### Your task
Find the line containing "boxes = [shape.bounding_box()" and copy it exactly, along with every line after it up to and including the line containing "obj.matrix_world = world". Copy nothing else.

### Supplied material
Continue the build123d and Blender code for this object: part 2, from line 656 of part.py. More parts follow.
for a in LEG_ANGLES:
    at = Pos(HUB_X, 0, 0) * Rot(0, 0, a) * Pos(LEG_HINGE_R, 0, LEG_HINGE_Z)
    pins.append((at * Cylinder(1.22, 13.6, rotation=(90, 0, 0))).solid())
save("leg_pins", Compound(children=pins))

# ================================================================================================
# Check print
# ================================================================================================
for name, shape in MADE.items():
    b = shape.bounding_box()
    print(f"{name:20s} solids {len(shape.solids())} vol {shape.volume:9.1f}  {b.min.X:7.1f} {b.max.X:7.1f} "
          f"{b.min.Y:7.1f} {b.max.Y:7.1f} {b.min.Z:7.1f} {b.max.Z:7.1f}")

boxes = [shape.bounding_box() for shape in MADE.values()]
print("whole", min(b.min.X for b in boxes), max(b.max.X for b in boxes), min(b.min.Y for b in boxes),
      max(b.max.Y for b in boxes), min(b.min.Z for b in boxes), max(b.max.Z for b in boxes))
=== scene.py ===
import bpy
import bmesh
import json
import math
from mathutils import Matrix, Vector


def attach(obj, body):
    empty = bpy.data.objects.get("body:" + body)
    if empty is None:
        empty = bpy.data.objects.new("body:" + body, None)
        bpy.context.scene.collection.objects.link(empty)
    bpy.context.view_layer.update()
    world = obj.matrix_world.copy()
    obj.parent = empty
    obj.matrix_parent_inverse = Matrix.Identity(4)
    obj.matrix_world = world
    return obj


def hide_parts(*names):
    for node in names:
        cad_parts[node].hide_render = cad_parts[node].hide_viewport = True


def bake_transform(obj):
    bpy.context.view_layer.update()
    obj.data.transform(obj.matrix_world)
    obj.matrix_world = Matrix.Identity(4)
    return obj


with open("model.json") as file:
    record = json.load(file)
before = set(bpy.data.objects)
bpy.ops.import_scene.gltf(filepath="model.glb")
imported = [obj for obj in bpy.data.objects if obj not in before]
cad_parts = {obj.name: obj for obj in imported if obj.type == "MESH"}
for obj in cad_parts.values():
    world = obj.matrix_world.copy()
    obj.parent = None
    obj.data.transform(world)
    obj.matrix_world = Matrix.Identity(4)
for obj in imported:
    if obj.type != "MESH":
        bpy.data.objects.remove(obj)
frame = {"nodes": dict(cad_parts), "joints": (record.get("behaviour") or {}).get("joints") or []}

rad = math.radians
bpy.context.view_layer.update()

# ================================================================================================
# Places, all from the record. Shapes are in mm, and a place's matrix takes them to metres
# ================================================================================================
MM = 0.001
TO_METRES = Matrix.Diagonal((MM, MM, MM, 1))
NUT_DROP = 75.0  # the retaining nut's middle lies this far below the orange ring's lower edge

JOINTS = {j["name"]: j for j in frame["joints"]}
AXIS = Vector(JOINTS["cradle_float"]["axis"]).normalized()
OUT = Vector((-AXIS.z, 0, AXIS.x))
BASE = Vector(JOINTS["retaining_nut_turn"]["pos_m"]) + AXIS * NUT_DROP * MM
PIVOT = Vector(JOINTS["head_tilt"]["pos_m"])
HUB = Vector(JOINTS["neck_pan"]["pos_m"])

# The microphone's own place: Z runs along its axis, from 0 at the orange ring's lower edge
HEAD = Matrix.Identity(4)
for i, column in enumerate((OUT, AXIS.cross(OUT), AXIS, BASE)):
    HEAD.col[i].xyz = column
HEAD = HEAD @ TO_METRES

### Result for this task
boxes = [shape.bounding_box() for shape in MADE.values()]
print("whole", min(b.min.X for b in boxes), max(b.max.X for b in boxes), min(b.min.Y for b in boxes),
      max(b.max.Y for b in boxes), min(b.min.Z for b in boxes), max(b.max.Z for b in boxes))
=== scene.py ===
import bpy
import bmesh
import json
import math
from mathutils import Matrix, Vector


def attach(obj, body):
    empty = bpy.data.objects.get("body:" + body)
    if empty is None:
        empty = bpy.data.objects.new("body:" + body, None)
        bpy.context.scene.collection.objects.link(empty)
    bpy.context.view_layer.update()
    world = obj.matrix_world.copy()
    obj.parent = empty
    obj.matrix_parent_inverse = Matrix.Identity(4)
    obj.matrix_world = world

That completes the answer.